A Critical Review of User Fit-out in Habitable Rooms in High-Rise Residential Apartments in Malaysia

  •  Seyed Mohammad Mousavi    
  •  Tareef Hayat Khan    
  •  Yaik Wah Lim    


Nowadays, high-rise residential apartments (HRRA) are developing very fast in major urban areas in Malaysia. However, the layouts of these apartment units seem to be too typical and lacking certain contextual socio-environmental considerations. A residential unit accommodates more than just rooms. There are distinct spaces with various Use-Territories (UTs) inside every room created by furniture layout. During the design stage, usually less importance is given to UTs.

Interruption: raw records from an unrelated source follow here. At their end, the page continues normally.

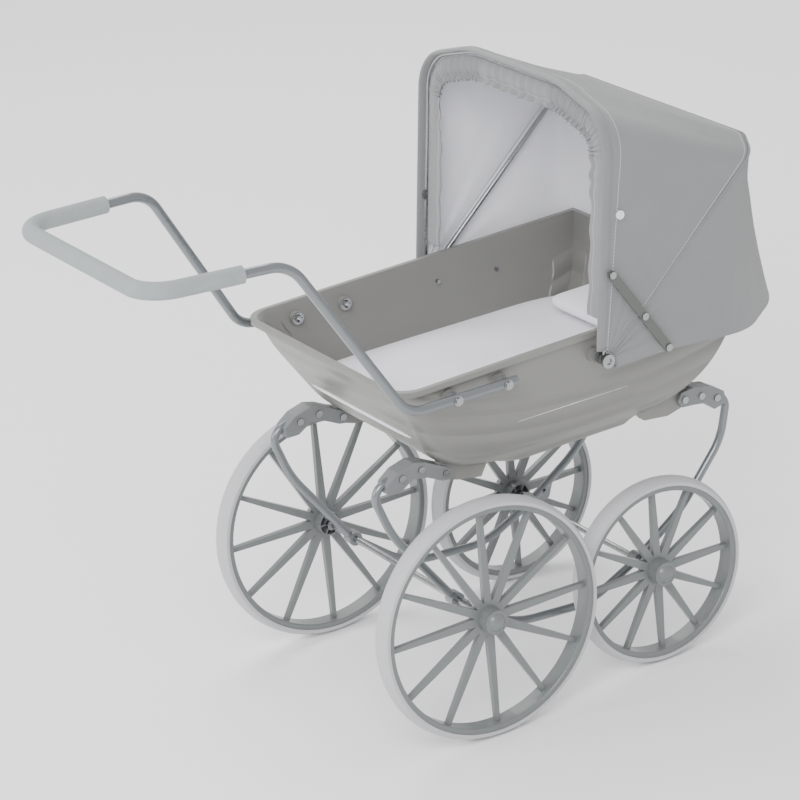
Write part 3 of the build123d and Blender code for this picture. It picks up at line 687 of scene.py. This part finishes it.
cushion("mattressPad", "mattress_pad", padShape)
cushion("pillow", "pillow", pillowShape)
print("stage: bedding made")

studio = {"floorHalf": 6.0, "paper": (0.96, 0.96, 0.96), "sky": (1.0, 1.0, 1.0, 1.0), "skyPower": 1.0,
          "aim": (0, 0, 0.35)}
# Each lamp: place, width, power
lamps = (((-2.2, -2.6, 3.0), 2.2, 150.0), ((-3.0, 0.8, 1.6), 2.0, 55.0), ((0.6, 2.4, 3.4), 2.4, 90.0))


def stageAndLight():
    size = studio["floorHalf"]
    ground = bpy.data.meshes.new("floor")
    ground.from_pydata([(-size, -size, 0), (size, -size, 0), (size, size, 0), (-size, size, 0)], [],
                       [(0, 1, 2, 3)])
    floor = bpy.data.objects.new("floor", ground)
    bpy.context.collection.objects.link(floor)
    paper = Shade("paper")
    paper.set(Base_Color=studio["paper"], Roughness=0.9, Specular_IOR_Level=0.1)
    floor.data.materials.append(paper.material)
    world = bpy.data.worlds.new("studio")
    bpy.context.scene.world = world
    world.use_nodes = True
    background = world.node_tree.nodes["Background"]
    background.inputs["Color"].default_value = studio["sky"]
    background.inputs["Strength"].default_value = studio["skyPower"]
    for index, (place, width, power) in enumerate(lamps):
        lamp = bpy.data.lights.new("lamp%d" % index, "AREA")
        lamp.shape = "SQUARE"
        lamp.size = width
        lamp.energy = power
        held = bpy.data.objects.new("lamp%d" % index, lamp)
        held.location = place
        held.rotation_mode = "QUATERNION"
        aim = Vector(studio["aim"]) - held.location
        held.rotation_quaternion = aim.to_track_quat("-Z", "Y")
        bpy.context.collection.objects.link(held)


# The photograph's own angle in degrees; its focal length is 3681 pixels in a picture 800 wide
photoView = {"azimuth": -29.88, "elevation": 22.1, "roll": -5.43, "place": (-2.0869, -3.5531, 2.0315),
             "focalPixels": 3681.0, "widthPixels": 800.0, "sensor": 36.0, "clipEnd": 50.0}


def viewpoint():
    azimuth, elevation, roll = (math.radians(photoView[key]) for key in ("azimuth", "elevation", "roll"))
    back = Vector((math.sin(azimuth) * math.cos(elevation), -math.cos(azimuth) * math.cos(elevation),
                   math.sin(elevation)))
    right = Vector((math.cos(azimuth), math.sin(azimuth), 0))
    up = back.cross(right)
    turnedRight = right * math.cos(roll) + up * math.sin(roll)
    turnedUp = up * math.cos(roll) - right * math.sin(roll)
    camera = bpy.data.cameras.new("camera")
    camera.lens = photoView["focalPixels"] * photoView["sensor"] / photoView["widthPixels"]
    camera.sensor_width = photoView["sensor"]
    camera.clip_end = photoView["clipEnd"]
    held = bpy.data.objects.new("camera", camera)
    turn = Matrix((turnedRight, turnedUp, back)).transposed()
    held.matrix_world = Matrix.Translation(photoView["place"]) @ turn.to_4x4()
    bpy.context.collection.objects.link(held)
    bpy.context.scene.camera = held


stageAndLight()
viewpoint()
print("stage: scene ready")
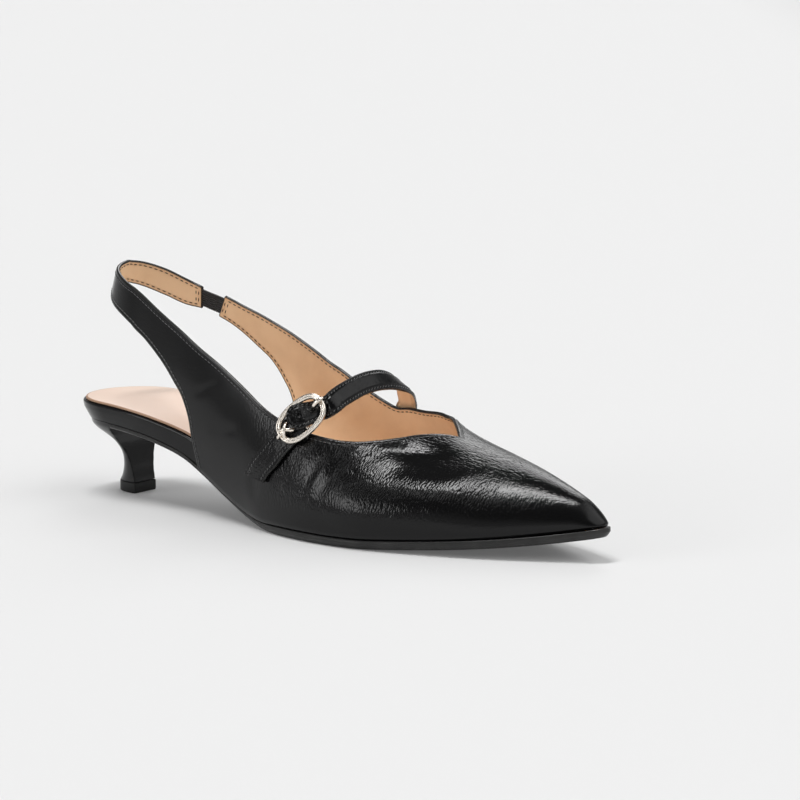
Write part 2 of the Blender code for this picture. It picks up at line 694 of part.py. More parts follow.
def make_ring(skin):
    """Oval wire with its bar across the middle."""
    middle, along, across, out = ring_frame()
    turn = np.linspace(0, 2 * np.pi, RING_POINTS, endpoint=False)[:, None]
    power = 2 / RING_POWER
    reach = np.sign(np.sin(turn)) * np.abs(np.sin(turn))**power * RING_LENGTH / 2
    width = np.sign(np.cos(turn)) * np.abs(np.cos(turn))**power * RING_WIDTH / 2
    points, faces = tube(middle + reach * along + width * across, RING_WIRE, out, closed=True)
    ring = solid("buckle_ring", points, faces, skin, sharp=60)
    ends = np.array([[-1.0], [0.0], [1.0]]) * RING_WIDTH / 2
    points, faces = tube(middle + ends * across - out * BAR_DROP, BAR_WIRE, out)
    bar = solid("buckle_bar_union", points, faces, skin, sharp=60)
    bar.hide_render = True
    bar.display_type = "WIRE"
    join = ring.modifiers.new("bar", "BOOLEAN")
    join.operation = "UNION"
    join.solver = "EXACT"
    join.object = bar
    return ring


def buckled_path():
    """Middle of the strap inside the buckle, from its far end to the tail's end."""
    middle, along, across, out = ring_frame()
    under = -(RING_WIRE + GAP + STRAP_WALL / 2)
    over = -BAR_DROP + BAR_WIRE + GAP + STRAP_WALL / 2
    rise = under + (over - under) * BUCKLED["rise"]
    beside = BUCKLED["beside"][:, None] * RING_WIDTH * across
    return middle + BUCKLED["along"][:, None] * RING_LENGTH * along + beside + rise[:, None] * out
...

In search of their impact, the objectives of this study were firstly to identify the most popular furniture with their approximate dimensions, secondly to find their location in terms of distance from window, and thirdly, to identify typologies of furniture layouts in terms of UTs. Based on a questionnaire survey distributed among 98 HRRA residents in the city of Johor Bahru, the conceptual furnished plans of studied rooms were drawn. That was followed by a qualitative categorization carried out to extract the typologies of mostly-used UTs. Four typologies for living room and six of that for bedroom were identified through comparative analysis. The study showed that the social behavior of occupants in terms of arranging UT may be against their indoor environmental condition of daylighting. The significance of the study lies in the fact that in a tropical country like Malaysia with abundance of daylight but associated with glare, thermal heat gain, and low air movement, social needs can bend the users’ decisions to arrange pre-conceived convention of UTs in habitable rooms. Therefore, designing layouts or orienting habitable rooms should need more investigation.